* _Given instruction_
Type out the material below exactly.

——

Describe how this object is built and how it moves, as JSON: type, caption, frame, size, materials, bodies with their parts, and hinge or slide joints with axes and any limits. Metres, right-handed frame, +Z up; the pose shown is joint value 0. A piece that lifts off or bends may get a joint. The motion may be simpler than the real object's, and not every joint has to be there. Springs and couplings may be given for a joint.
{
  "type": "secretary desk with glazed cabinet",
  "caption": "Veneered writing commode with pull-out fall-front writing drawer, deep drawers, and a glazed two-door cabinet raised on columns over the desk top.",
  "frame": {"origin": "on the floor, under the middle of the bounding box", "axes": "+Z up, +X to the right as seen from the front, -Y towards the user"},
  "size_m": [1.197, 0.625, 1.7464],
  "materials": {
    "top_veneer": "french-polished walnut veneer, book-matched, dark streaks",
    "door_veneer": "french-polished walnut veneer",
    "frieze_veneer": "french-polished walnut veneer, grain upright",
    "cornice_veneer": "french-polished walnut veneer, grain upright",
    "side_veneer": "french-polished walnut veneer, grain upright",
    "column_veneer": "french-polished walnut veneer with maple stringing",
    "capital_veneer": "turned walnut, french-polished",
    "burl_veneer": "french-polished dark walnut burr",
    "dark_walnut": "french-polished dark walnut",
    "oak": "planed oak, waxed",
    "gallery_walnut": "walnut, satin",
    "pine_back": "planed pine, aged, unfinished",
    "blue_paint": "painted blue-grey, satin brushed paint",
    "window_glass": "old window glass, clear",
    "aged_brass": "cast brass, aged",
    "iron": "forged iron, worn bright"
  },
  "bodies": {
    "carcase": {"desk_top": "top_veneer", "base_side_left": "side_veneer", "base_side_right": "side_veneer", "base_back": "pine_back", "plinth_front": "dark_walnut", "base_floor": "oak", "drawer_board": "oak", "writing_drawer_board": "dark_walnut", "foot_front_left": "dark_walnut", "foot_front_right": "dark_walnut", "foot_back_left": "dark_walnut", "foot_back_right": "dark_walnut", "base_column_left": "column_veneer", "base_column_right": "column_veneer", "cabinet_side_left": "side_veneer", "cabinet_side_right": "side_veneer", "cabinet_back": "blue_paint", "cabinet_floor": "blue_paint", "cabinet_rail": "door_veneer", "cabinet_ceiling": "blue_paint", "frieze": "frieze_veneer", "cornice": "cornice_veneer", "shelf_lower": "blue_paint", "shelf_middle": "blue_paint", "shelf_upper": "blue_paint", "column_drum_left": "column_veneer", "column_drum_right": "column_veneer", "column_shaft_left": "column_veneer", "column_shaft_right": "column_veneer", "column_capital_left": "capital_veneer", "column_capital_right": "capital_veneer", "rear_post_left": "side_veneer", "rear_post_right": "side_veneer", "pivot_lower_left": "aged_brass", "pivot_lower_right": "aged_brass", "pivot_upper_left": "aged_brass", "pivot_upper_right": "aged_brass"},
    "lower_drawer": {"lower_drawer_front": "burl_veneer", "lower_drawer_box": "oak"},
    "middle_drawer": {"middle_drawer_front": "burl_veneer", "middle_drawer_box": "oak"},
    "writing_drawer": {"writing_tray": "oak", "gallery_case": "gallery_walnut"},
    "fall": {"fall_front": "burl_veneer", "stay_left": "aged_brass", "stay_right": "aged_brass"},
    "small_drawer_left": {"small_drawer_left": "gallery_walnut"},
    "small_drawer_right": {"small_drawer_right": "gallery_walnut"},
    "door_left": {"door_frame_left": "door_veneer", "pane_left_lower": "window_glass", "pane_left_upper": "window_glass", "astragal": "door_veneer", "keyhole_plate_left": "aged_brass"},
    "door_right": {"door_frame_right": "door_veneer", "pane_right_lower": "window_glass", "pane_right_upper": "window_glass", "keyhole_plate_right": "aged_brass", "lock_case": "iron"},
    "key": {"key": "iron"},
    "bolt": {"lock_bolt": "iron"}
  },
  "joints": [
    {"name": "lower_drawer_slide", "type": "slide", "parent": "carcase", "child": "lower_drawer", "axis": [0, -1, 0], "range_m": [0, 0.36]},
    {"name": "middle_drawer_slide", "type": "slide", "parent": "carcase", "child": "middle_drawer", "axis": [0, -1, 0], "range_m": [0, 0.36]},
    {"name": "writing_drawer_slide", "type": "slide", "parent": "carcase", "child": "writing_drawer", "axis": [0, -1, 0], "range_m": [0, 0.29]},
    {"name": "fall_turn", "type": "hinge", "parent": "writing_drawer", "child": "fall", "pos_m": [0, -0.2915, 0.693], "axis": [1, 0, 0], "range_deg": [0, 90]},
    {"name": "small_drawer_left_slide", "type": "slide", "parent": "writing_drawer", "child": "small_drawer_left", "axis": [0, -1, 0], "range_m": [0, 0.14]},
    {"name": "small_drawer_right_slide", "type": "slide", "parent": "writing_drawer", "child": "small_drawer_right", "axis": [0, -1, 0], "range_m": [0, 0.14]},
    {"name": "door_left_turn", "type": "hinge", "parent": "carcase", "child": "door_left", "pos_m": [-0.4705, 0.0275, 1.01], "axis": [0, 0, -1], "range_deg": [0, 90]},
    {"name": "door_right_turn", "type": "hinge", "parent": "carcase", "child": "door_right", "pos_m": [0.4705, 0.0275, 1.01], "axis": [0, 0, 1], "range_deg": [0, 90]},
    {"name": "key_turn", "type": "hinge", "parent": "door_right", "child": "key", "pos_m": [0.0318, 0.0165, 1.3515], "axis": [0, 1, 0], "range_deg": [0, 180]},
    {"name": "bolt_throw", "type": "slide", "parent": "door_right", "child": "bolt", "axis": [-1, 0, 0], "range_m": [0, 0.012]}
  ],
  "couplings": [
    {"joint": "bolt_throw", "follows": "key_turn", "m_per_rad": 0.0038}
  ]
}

——

* _Problem solution_
Describe how this object is built and how it moves, as JSON: type, caption, frame, size, materials, bodies with their parts, and hinge or slide joints with axes and any limits. Metres, right-handed frame, +Z up; the pose shown is joint value 0. A piece that lifts off or bends may get a joint. The motion may be simpler than the real object's, and not every joint has to be there. Springs and couplings may be given for a joint.
{
  "type": "secretary desk with glazed cabinet",
  "caption": "Veneered writing commode with pull-out fall-front writing drawer, deep drawers, and a glazed two-door cabinet raised on columns over the desk top.",
  "frame": {"origin": "on the floor, under the middle of the bounding box", "axes": "+Z up, +X to the right as seen from the front, -Y towards the user"},
  "size_m": [1.197, 0.625, 1.7464],
  "materials": {
    "top_veneer": "french-polished walnut veneer, book-matched, dark streaks",
    "door_veneer": "french-polished walnut veneer",
    "frieze_veneer": "french-polished walnut veneer, grain upright",
    "cornice_veneer": "french-polished walnut veneer, grain upright",
    "side_veneer": "french-polished walnut veneer, grain upright",
    "column_veneer": "french-polished walnut veneer with maple stringing",
    "capital_veneer": "turned walnut, french-polished",
    "burl_veneer": "french-polished dark walnut burr",
    "dark_walnut": "french-polished dark walnut",
    "oak": "planed oak, waxed",
    "gallery_walnut": "walnut, satin",
    "pine_back": "planed pine, aged, unfinished",
    "blue_paint": "painted blue-grey, satin brushed paint",
    "window_glass": "old window glass, clear",
    "aged_brass": "cast brass, aged",
    "iron": "forged iron, worn bright"
  },
  "bodies": {
    "carcase": {"desk_top": "top_veneer", "base_side_left": "side_veneer", "base_side_right": "side_veneer", "base_back": "pine_back", "plinth_front": "dark_walnut", "base_floor": "oak", "drawer_board": "oak", "writing_drawer_board": "dark_walnut", "foot_front_left": "dark_walnut", "foot_front_right": "dark_walnut", "foot_back_left": "dark_walnut", "foot_back_right": "dark_walnut", "base_column_left": "column_veneer", "base_column_right": "column_veneer", "cabinet_side_left": "side_veneer", "cabinet_side_right": "side_veneer", "cabinet_back": "blue_paint", "cabinet_floor": "blue_paint", "cabinet_rail": "door_veneer", "cabinet_ceiling": "blue_paint", "frieze": "frieze_veneer", "cornice": "cornice_veneer", "shelf_lower": "blue_paint", "shelf_middle": "blue_paint", "shelf_upper": "blue_paint", "column_drum_left": "column_veneer", "column_drum_right": "column_veneer", "column_shaft_left": "column_veneer", "column_shaft_right": "column_veneer", "column_capital_left": "capital_veneer", "column_capital_right": "capital_veneer", "rear_post_left": "side_veneer", "rear_post_right": "side_veneer", "pivot_lower_left": "aged_brass", "pivot_lower_right": "aged_brass", "pivot_upper_left": "aged_brass", "pivot_upper_right": "aged_brass"},
    "lower_drawer": {"lower_drawer_front": "burl_veneer", "lower_drawer_box": "oak"},
    "middle_drawer": {"middle_drawer_front": "burl_veneer", "middle_drawer_box": "oak"},
    "writing_drawer": {"writing_tray": "oak", "gallery_case": "gallery_walnut"},
    "fall": {"fall_front": "burl_veneer", "stay_left": "aged_brass", "stay_right": "aged_brass"},
    "small_drawer_left": {"small_drawer_left": "gallery_walnut"},
    "small_drawer_right": {"small_drawer_right": "gallery_walnut"},
    "door_left": {"door_frame_left": "door_veneer", "pane_left_lower": "window_glass", "pane_left_upper": "window_glass", "astragal": "door_veneer", "keyhole_plate_left": "aged_brass"},
    "door_right": {"door_frame_right": "door_veneer", "pane_right_lower": "window_glass", "pane_right_upper": "window_glass", "keyhole_plate_right": "aged_brass", "lock_case": "iron"},
    "key": {"key": "iron"},
    "bolt": {"lock_bolt": "iron"}
  },
  "joints": [
    {"name": "lower_drawer_slide", "type": "slide", "parent": "carcase", "child": "lower_drawer", "axis": [0, -1, 0], "range_m": [0, 0.36]},
    {"name": "middle_drawer_slide", "type": "slide", "parent": "carcase", "child": "middle_drawer", "axis": [0, -1, 0], "range_m": [0, 0.36]},
    {"name": "writing_drawer_slide", "type": "slide", "parent": "carcase", "child": "writing_drawer", "axis": [0, -1, 0], "range_m": [0, 0.29]},
    {"name": "fall_turn", "type": "hinge", "parent": "writing_drawer", "child": "fall", "pos_m": [0, -0.2915, 0.693], "axis": [1, 0, 0], "range_deg": [0, 90]},
    {"name": "small_drawer_left_slide", "type": "slide", "parent": "writing_drawer", "child": "small_drawer_left", "axis": [0, -1, 0], "range_m": [0, 0.14]},
    {"name": "small_drawer_right_slide", "type": "slide", "parent": "writing_drawer", "child": "small_drawer_right", "axis": [0, -1, 0], "range_m": [0, 0.14]},
    {"name": "door_left_turn", "type": "hinge", "parent": "carcase", "child": "door_left", "pos_m": [-0.4705, 0.0275, 1.01], "axis": [0, 0, -1], "range_deg": [0, 90]},
    {"name": "door_right_turn", "type": "hinge", "parent": "carcase", "child": "door_right", "pos_m": [0.4705, 0.0275, 1.01], "axis": [0, 0, 1], "range_deg": [0, 90]},
    {"name": "key_turn", "type": "hinge", "parent": "door_right", "child": "key", "pos_m": [0.0318, 0.0165, 1.3515], "axis": [0, 1, 0], "range_deg": [0, 180]},
    {"name": "bolt_throw", "type": "slide", "parent": "door_right", "child": "bolt", "axis": [-1, 0, 0], "range_m": [0, 0.012]}
  ],
  "couplings": [
    {"joint": "bolt_throw", "follows": "key_turn", "m_per_rad": 0.0038}
  ]
}